Pedagogic relations in education and social care

The sociologist Basil Bernstein foresaw the increasing role of pedagogic relations in education and other domains such as social care. According to Bernstein, in this type of social relations professionals make complex decisions about what is at stake (classification), and frame their behaviour so that they regulate the participation of students and beneficiaries of social aid (framing). Classification and framing are strong when teachers keep a distance by means of school discipline. They are strong as well when social workers only check if applicants meet the required conditions for a benefit. Conversely, pedagogic social relations weaken classification and framing when teachers actively interact with students, and when social workers want to transform aid into a form of social participation.
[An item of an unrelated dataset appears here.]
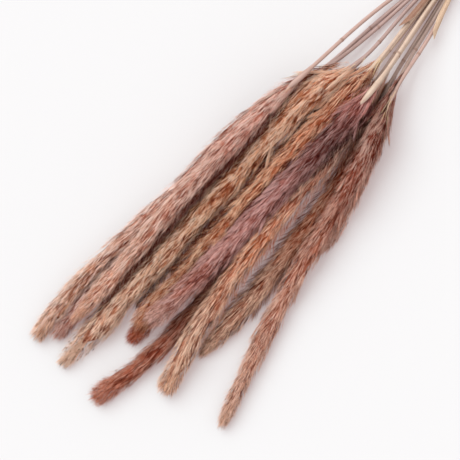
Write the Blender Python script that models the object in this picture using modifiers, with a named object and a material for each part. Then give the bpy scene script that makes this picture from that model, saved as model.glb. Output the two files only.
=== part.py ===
"""A bundle of dried reed grass, lying on a surface and tied with twine near its cut ends.

The layout is drawn in millimetres in a plan whose origin is the tie: X runs across the bundle and Y
along it, from the plume tips (negative) to the cut ends (positive). Every reed is a stem that ends in
a plume. The reeds are laid down one after another, so each one's height follows from those under it.
The finished model is in metres, with its origin at the bottom centre of its bounding box.
"""

import math
from dataclasses import dataclass

import bpy
import numpy as np
from mathutils import Matrix, Vector

MM = 0.001

# Stems, in millimetres.
STEM_RADIUS = 1.5
STEM_NECK_RADIUS = 1.25
STEM_POINT_PITCH = 13.0

# Plumes: the solid is the packed heart of the plume, and its loose hair stands out beyond it.
PLUME_TIP_RADIUS = 2.4
PLUME_NECK_RADIUS = 2.0
PLUME_POINT_PITCH = 13.0
PLUME_SWELL = 0.09
PLUME_TAPER = 0.13
PLUME_TIP_FULLNESS = 0.7

# Laying the reeds on each other.
CLEARANCE = 0.45
SLANT = 1.04
STATION_PITCH = 4.0
DROOP = 0.003
SMOOTHING = 16.0

# The tie: a few turns of twine, drawn tight round the stems, and its knot.
TWINE_RADIUS = 0.85
TWINE_TURNS = 4
TWINE_PITCH = 2.0
TWINE_STEPS = 20
TIE_HALF_WIDTH = 7.0
KNOT_RADII = (3.0, 2.4, 1.7)
TAIL_OUT = 9.0
TAIL_ALONG = 9.5
TAIL_DROP_SHARE = 0.8
TAIL_STEPS = 9
SEAT_GAP = 0.3

# Stems stand side by side in the tie, each row in the hollows of the row under it.
SLOT_PITCH = 2.0 * STEM_RADIUS * SLANT + CLEARANCE
SPLAY = 1.9
HALFWAY_Y = -72.0

# Dry leaf sheaths, thin shells that clasp part of a stem.
SHEATH_THICKNESS = 0.4
SHEATH_ROOM = 1.1
SHEATH_END_SHARE = 0.35
SHEATH_STEPS = 9
SHEATH_COLUMNS = 7

DYES = {
    "mauve": (0.36, 0.20, 0.17),
    "golden": (0.44, 0.25, 0.15),
    "russet": (0.26, 0.11, 0.08),
    "beige": (0.46, 0.28, 0.19),
    "brown": (0.31, 0.16, 0.10),
}
STRAW_COLOURS = {
    "pinkish": (0.60, 0.44, 0.36),
    "straw": (0.66, 0.52, 0.34),
    "mauve": (0.45, 0.30, 0.28),
    "grey": (0.52, 0.42, 0.36),
}
SHEATH_COLOURS = {"dark": (0.20, 0.10, 0.06), "pale": (0.50, 0.40, 0.30)}
TWINE_COLOUR = (0.50, 0.38, 0.24)


@dataclass(frozen=True)
class Reed:
    """One reed: its place in the plan, its plume's size and its place in the tie."""

    name: str
    dye: str
    straw: str
    plume_radius: float
    plume_route: tuple  # (x, y) from the plume's tip to the base where its stem begins
    stem_x: float  # where the stem passes halfway between the plume and the tie
    slot: float  # its place across the tie, in slot pitches from the middle
    cut_y: float


@dataclass(frozen=True)
class Sheath:
    """A dry leaf sheath on one reed's stem."""

    name: str
    reed: str
    colour: str
    start_y: float
    end_y: float
    half_angle: float
    lean: float  # which way its middle faces, in degrees from straight up


# In the order in which they are laid down, the lowest first.
REEDS = (
    Reed(
        name="b", dye="mauve", straw="mauve", plume_radius=5.4,
        plume_route=((-58, -434), (-57, -390), (-51, -335), (-42, -270), (-36, -205), (-28, -152)),
        stem_x=-14.0, slot=-1.0, cut_y=104.0,
    ),
    Reed(
        name="h", dye="russet", straw="grey", plume_radius=5.8,
        plume_route=((-6, -453), (7, -400), (11, -325), (11, -235), (9, -146)),
        stem_x=4.0, slot=0.0, cut_y=112.0,
    ),
    Reed(
        name="j", dye="brown", straw="grey", plume_radius=6.0,
        plume_route=((36, -373), (39, -310), (38, -250), (32, -190), (20, -140)),
        stem_x=11.0, slot=1.0, cut_y=98.0,
    ),
    Reed(
        name="e", dye="russet", straw="straw", plume_radius=5.2,
        plume_route=((-12, -402), (-7, -330), (-3, -250), (-1, -190), (1, -142)),
        stem_x=1.0, slot=-0.5, cut_y=108.0,
    ),
    Reed(
        name="a", dye="mauve", straw="mauve", plume_radius=5.9,
        plume_route=((-69, -444), (-70, -410), (-65, -355), (-56, -295), (-47, -215), (-29, -158)),
        stem_x=-11.5, slot=-1.5, cut_y=101.0,
    ),
    Reed(
        name="i", dye="beige", straw="straw", plume_radius=6.3,
        plume_route=((32, -415), (21, -360), (15, -275), (16, -200), (12, -141)),
        stem_x=6.5, slot=0.5, cut_y=115.0,
    ),
    Reed(
        name="l", dye="mauve", straw="grey", plume_radius=4.4,
        plume_route=((58, -256), (52, -224), (44, -190), (34, -162), (25, -137)),
        stem_x=13.5, slot=1.5, cut_y=103.0,
    ),
    Reed(
        name="k", dye="mauve", straw="pinkish", plume_radius=6.7,
        plume_route=((81, -407), (66, -345), (53, -280), (44, -220), (36, -180), (25, -139)),
        stem_x=17.0, slot=1.0, cut_y=99.0,
    ),
    Reed(
        name="c", dye="mauve", straw="pinkish", plume_radius=6.4,
        plume_route=((-55, -415), (-52, -370), (-51, -305), (-46, -240), (-42, -200), (-37, -170)),
        stem_x=-20.0, slot=-1.0, cut_y=110.0,
    ),
    Reed(
        name="d", dye="golden", straw="mauve", plume_radius=7.4,
        plume_route=((-39, -446), (-33, -365), (-28, -275), (-24, -205), (-20, -165), (-12, -138)),
        stem_x=-7.0, slot=0.0, cut_y=106.0,
    ),
    Reed(
        name="f", dye="golden", straw="straw", plume_radius=6.2,
        plume_route=((-17, -389), (-13, -320), (-10, -250), (-5, -185), (0, -127)),
        stem_x=-1.0, slot=-0.5, cut_y=113.0,
    ),
    Reed(
        name="g", dye="mauve", straw="straw", plume_radius=7.0,
        plume_route=((-11, -393), (-2, -325), (4, -250), (8, -195), (10, -141)),
        stem_x=5.0, slot=0.5, cut_y=105.0,
    ),
)

SHEATHS = (
    Sheath(
        name="sheath_dark", reed="f", colour="dark", start_y=-92.0, end_y=-44.0,
        half_angle=100.0, lean=20.0,
    ),
    Sheath(
        name="sheath_pale", reed="k", colour="pale", start_y=-84.0, end_y=-50.0,
        half_angle=80.0, lean=-30.0,
    ),
)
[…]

Let me quote three examples of the long-term movements towards weaker classification and framing. First, the Index for Inclusion  (see the video too) helps teachers to identify the barriers to learning so that they lead organisational and pedagogic changes that eventually overcome these obstacles in a school. This method empowers teachers, takes students’ needs into account, and often involves parents in school activities. Second, bottom-up planning of after-school activities approaches educators to citizens by designing wide-ranging projects of academic and leisure education addressed to all the students in a neighbourhood (see PEC Barcelona). Third, personalisation (video) also weakens classification and framing by putting the beneficiaries in control of the social care services they receive. According to the proponents of this strategy for social work, everybody feels much better if she can actively engage with the very action of providing support for her specific needs.
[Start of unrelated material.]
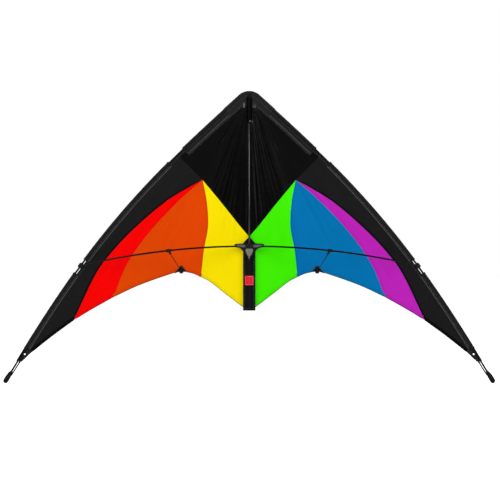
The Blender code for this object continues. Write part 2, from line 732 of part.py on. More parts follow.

But these examples also remind of Bernstein’s thesis about the fallacies of over-stated optimism on these weaker forms of pedagogic relations. Contrary to some educationalists who endorse child-centred education as a guarantee of children’s freedom, he argued that these weaker forms also convey power and reproduce class-biased educational disadvantages. In the same vein, Richard Sennett has convincingly argued that the activation of welfare recipients does not guarantee their full respect at all. Remarkably, none of these authors wants to deride either child-centred education or empowering social work, but both of them suggest a further caution that their proponents sometimes overlook. In brief, closer, active, participative, child-centred or personalised education and social care are not emancipatory by themselves, but their real impacts have to be systematically assessed by means of social research and policy evaluation.

The 7th Basil Bernstein Symposium will be hold in Aix-en-Provence next June. I will present a paper reflecting on these theoretical questions with regard to school improvement and active welfare policies in Argentina and Chile.